# Recorded information start

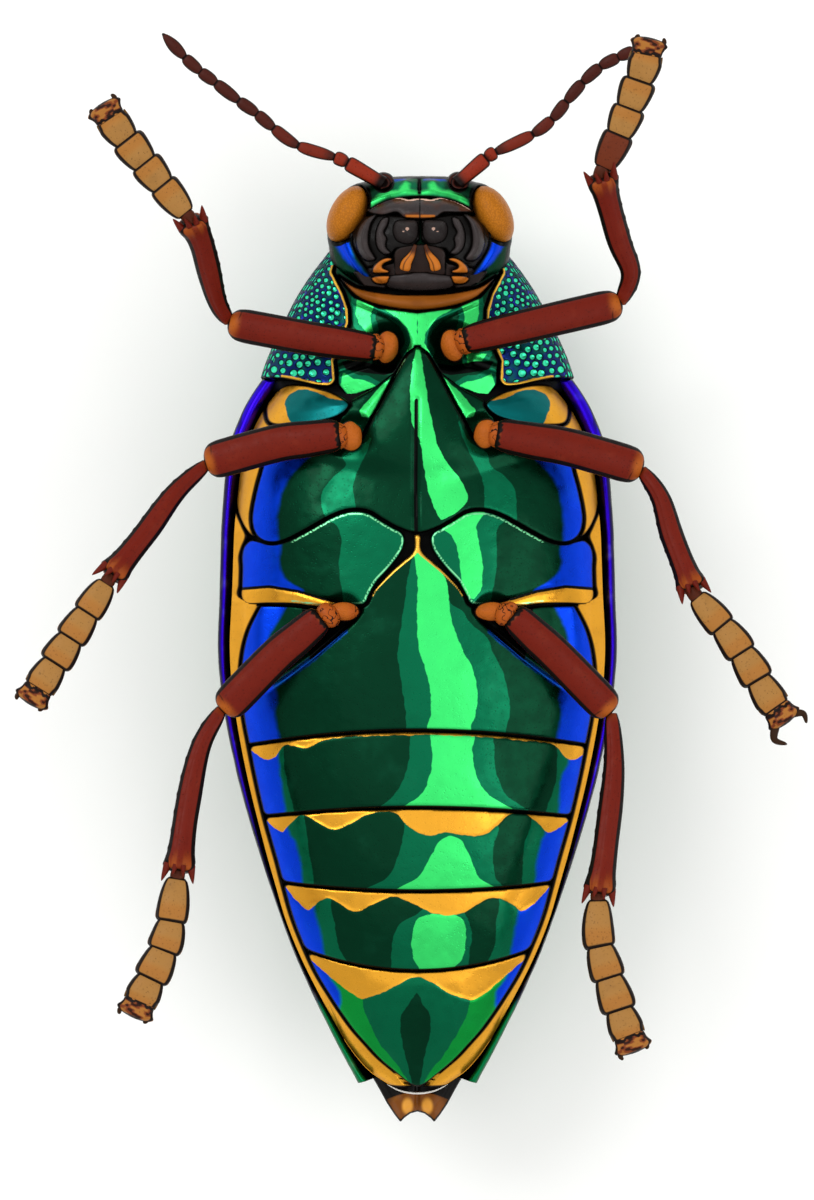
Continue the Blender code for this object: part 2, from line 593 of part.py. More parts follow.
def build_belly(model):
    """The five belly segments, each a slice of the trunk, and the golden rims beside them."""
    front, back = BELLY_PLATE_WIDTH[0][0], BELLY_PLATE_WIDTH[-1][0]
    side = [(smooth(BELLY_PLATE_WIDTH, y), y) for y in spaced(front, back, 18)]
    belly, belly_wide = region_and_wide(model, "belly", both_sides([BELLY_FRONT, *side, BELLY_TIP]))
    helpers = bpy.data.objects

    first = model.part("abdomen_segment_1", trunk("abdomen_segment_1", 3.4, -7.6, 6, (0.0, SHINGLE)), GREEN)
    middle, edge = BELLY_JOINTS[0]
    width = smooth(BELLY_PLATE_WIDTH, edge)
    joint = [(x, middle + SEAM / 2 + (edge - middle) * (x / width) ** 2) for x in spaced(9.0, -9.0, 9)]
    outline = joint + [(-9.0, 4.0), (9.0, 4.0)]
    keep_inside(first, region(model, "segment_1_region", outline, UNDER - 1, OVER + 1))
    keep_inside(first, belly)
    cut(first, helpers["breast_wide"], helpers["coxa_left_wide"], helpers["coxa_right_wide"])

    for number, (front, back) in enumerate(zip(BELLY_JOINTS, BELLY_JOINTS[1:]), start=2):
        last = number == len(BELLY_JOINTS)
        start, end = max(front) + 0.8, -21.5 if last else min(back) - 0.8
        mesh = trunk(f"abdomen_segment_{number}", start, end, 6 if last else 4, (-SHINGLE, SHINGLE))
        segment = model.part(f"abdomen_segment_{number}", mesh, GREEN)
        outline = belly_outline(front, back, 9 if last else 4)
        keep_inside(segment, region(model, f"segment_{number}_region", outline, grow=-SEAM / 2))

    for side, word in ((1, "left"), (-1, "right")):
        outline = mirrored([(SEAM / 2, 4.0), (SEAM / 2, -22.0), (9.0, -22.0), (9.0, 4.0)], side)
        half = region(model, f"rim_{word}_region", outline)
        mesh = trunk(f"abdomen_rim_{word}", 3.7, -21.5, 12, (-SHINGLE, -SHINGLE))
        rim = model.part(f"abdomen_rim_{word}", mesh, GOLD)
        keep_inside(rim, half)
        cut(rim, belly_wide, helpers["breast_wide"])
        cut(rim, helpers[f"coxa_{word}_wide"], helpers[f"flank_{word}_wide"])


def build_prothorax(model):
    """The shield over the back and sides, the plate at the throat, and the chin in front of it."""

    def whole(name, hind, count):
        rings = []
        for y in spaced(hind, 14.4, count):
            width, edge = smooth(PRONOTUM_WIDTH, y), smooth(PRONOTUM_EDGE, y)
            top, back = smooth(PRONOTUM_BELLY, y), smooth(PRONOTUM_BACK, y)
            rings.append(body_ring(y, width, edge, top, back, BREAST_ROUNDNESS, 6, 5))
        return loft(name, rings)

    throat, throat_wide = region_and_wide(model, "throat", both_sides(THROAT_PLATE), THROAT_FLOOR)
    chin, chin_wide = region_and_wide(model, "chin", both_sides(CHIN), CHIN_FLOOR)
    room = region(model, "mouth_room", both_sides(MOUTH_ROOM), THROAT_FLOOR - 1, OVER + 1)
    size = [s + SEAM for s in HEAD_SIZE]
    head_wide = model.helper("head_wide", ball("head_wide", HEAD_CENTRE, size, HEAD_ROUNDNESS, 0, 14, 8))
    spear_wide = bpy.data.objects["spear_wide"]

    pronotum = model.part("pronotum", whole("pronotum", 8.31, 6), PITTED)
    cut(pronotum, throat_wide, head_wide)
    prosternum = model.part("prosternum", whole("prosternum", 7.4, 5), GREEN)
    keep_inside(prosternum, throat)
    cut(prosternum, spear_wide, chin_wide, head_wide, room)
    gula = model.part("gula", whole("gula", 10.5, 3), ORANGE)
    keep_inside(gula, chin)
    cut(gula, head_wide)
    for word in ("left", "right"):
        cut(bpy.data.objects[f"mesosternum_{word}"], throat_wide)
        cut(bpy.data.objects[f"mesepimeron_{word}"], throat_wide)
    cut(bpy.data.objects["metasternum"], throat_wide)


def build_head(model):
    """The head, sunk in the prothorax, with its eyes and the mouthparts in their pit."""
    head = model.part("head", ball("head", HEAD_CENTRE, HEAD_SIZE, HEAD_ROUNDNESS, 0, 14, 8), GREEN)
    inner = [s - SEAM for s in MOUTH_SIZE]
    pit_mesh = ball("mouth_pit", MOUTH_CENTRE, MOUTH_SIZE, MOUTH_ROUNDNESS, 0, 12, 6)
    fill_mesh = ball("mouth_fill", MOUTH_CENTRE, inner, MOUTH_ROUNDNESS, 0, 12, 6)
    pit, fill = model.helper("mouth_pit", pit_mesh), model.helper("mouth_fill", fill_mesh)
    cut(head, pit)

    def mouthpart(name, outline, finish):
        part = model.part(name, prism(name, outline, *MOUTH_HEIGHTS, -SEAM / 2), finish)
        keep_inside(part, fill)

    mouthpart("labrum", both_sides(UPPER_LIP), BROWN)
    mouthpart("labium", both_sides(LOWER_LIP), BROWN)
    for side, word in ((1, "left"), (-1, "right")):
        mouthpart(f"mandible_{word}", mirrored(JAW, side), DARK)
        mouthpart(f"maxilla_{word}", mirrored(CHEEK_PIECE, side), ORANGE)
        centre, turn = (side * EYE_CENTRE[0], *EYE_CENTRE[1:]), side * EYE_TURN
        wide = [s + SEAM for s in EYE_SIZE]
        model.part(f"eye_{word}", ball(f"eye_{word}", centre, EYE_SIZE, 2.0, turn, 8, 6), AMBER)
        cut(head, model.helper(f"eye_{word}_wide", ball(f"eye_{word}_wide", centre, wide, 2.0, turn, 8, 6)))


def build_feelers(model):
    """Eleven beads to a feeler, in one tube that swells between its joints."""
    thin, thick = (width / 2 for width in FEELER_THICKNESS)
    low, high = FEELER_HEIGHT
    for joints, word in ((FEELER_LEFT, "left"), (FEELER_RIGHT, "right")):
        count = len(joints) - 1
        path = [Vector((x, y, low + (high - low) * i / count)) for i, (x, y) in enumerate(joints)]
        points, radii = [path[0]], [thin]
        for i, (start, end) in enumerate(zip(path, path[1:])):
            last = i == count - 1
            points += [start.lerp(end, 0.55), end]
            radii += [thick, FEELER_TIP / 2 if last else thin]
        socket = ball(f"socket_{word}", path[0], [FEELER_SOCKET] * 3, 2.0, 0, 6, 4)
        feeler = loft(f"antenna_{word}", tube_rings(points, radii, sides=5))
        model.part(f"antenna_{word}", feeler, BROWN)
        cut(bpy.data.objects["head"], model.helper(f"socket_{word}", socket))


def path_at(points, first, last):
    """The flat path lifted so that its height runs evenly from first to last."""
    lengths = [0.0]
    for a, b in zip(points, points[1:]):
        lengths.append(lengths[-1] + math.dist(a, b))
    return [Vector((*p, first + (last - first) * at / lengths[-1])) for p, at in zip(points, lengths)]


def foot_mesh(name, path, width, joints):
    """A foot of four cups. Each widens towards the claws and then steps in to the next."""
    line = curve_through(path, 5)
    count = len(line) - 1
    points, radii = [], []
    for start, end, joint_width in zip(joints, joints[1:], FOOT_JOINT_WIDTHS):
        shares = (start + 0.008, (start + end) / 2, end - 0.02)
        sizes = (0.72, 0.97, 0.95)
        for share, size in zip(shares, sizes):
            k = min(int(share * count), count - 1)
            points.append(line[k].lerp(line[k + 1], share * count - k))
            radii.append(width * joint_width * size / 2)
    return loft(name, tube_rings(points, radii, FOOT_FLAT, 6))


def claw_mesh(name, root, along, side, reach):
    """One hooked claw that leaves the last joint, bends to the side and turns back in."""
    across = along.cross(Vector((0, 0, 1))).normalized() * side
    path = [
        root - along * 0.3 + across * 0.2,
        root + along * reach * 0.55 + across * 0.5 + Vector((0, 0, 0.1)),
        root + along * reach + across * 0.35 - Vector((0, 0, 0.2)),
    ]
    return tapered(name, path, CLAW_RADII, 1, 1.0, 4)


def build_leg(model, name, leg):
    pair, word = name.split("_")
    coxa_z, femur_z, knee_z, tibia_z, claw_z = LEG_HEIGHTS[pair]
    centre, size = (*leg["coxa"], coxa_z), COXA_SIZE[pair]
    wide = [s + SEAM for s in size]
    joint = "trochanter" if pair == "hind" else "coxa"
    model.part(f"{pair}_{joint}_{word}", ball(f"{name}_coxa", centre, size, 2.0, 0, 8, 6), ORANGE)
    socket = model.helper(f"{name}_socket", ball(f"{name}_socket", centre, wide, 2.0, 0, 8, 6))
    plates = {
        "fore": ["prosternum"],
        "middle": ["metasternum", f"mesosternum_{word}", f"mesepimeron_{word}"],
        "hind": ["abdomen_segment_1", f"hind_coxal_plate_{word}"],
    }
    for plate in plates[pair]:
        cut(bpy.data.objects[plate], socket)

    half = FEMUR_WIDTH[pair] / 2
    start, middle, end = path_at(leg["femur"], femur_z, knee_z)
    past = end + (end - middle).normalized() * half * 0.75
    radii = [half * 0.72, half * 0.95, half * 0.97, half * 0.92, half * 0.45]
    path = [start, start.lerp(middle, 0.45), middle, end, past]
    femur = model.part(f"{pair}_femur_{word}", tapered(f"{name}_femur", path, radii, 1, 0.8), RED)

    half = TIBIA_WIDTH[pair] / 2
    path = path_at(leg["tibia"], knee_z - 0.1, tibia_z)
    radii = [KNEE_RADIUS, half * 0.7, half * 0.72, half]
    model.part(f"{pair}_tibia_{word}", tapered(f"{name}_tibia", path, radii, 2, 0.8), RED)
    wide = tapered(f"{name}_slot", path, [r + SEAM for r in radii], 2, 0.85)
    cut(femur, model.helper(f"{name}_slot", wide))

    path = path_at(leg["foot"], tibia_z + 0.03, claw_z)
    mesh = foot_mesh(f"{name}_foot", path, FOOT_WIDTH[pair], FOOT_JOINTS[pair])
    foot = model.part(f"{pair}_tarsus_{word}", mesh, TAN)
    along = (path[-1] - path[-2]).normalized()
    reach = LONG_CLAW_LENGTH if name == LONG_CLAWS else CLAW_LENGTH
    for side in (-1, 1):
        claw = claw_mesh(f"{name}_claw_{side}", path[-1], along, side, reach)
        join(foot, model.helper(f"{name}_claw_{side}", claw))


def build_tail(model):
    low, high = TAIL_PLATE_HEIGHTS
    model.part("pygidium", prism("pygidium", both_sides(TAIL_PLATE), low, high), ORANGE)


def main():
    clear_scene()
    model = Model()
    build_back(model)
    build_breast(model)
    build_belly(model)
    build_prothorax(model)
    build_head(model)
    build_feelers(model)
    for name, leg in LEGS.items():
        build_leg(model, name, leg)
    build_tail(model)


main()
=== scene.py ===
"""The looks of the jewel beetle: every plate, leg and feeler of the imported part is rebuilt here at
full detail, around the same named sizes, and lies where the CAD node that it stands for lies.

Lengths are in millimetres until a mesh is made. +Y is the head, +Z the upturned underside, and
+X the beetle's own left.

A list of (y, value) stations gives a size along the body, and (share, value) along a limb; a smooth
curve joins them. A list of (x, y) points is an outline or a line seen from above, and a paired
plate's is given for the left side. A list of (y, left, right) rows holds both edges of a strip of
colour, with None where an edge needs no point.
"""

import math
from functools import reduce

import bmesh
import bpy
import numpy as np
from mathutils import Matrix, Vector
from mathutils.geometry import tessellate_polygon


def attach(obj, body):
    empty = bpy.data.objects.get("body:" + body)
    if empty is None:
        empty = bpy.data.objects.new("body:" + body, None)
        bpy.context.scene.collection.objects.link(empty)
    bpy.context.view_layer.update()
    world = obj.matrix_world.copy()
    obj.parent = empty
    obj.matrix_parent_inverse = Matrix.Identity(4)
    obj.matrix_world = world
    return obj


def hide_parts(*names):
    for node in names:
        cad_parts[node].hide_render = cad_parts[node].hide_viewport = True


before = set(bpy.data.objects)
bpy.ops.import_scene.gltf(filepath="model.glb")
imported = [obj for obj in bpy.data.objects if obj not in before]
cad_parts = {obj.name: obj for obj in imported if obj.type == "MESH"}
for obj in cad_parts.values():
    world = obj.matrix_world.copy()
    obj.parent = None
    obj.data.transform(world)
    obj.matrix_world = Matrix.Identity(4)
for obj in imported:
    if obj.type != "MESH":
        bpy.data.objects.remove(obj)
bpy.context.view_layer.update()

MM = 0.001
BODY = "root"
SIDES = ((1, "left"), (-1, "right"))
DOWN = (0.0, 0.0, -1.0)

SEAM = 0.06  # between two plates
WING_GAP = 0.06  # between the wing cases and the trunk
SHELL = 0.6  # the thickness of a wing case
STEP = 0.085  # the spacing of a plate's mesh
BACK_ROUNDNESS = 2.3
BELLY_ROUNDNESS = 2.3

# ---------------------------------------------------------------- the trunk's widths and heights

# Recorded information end

__Task details__. From the line with "tibia_z + 0.03, claw_z)" through the line with "bpy.context.scene.collection.objects.link(empty)", repeat every line exactly, both ends included, and nothing outside that range.

__Answer to this problem__.
    path = path_at(leg["foot"], tibia_z + 0.03, claw_z)
    mesh = foot_mesh(f"{name}_foot", path, FOOT_WIDTH[pair], FOOT_JOINTS[pair])
    foot = model.part(f"{pair}_tarsus_{word}", mesh, TAN)
    along = (path[-1] - path[-2]).normalized()
    reach = LONG_CLAW_LENGTH if name == LONG_CLAWS else CLAW_LENGTH
    for side in (-1, 1):
        claw = claw_mesh(f"{name}_claw_{side}", path[-1], along, side, reach)
        join(foot, model.helper(f"{name}_claw_{side}", claw))


def build_tail(model):
    low, high = TAIL_PLATE_HEIGHTS
    model.part("pygidium", prism("pygidium", both_sides(TAIL_PLATE), low, high), ORANGE)


def main():
    clear_scene()
    model = Model()
    build_back(model)
    build_breast(model)
    build_belly(model)
    build_prothorax(model)
    build_head(model)
    build_feelers(model)
    for name, leg in LEGS.items():
        build_leg(model, name, leg)
    build_tail(model)


main()
=== scene.py ===
"""The looks of the jewel beetle: every plate, leg and feeler of the imported part is rebuilt here at
full detail, around the same named sizes, and lies where the CAD node that it stands for lies.

Lengths are in millimetres until a mesh is made. +Y is the head, +Z the upturned underside, and
+X the beetle's own left.

A list of (y, value) stations gives a size along the body, and (share, value) along a limb; a smooth
curve joins them. A list of (x, y) points is an outline or a line seen from above, and a paired
plate's is given for the left side. A list of (y, left, right) rows holds both edges of a strip of
colour, with None where an edge needs no point.
"""

import math
from functools import reduce

import bmesh
import bpy
import numpy as np
from mathutils import Matrix, Vector
from mathutils.geometry import tessellate_polygon


def attach(obj, body):
    empty = bpy.data.objects.get("body:" + body)
    if empty is None:
        empty = bpy.data.objects.new("body:" + body, None)
        bpy.context.scene.collection.objects.link(empty)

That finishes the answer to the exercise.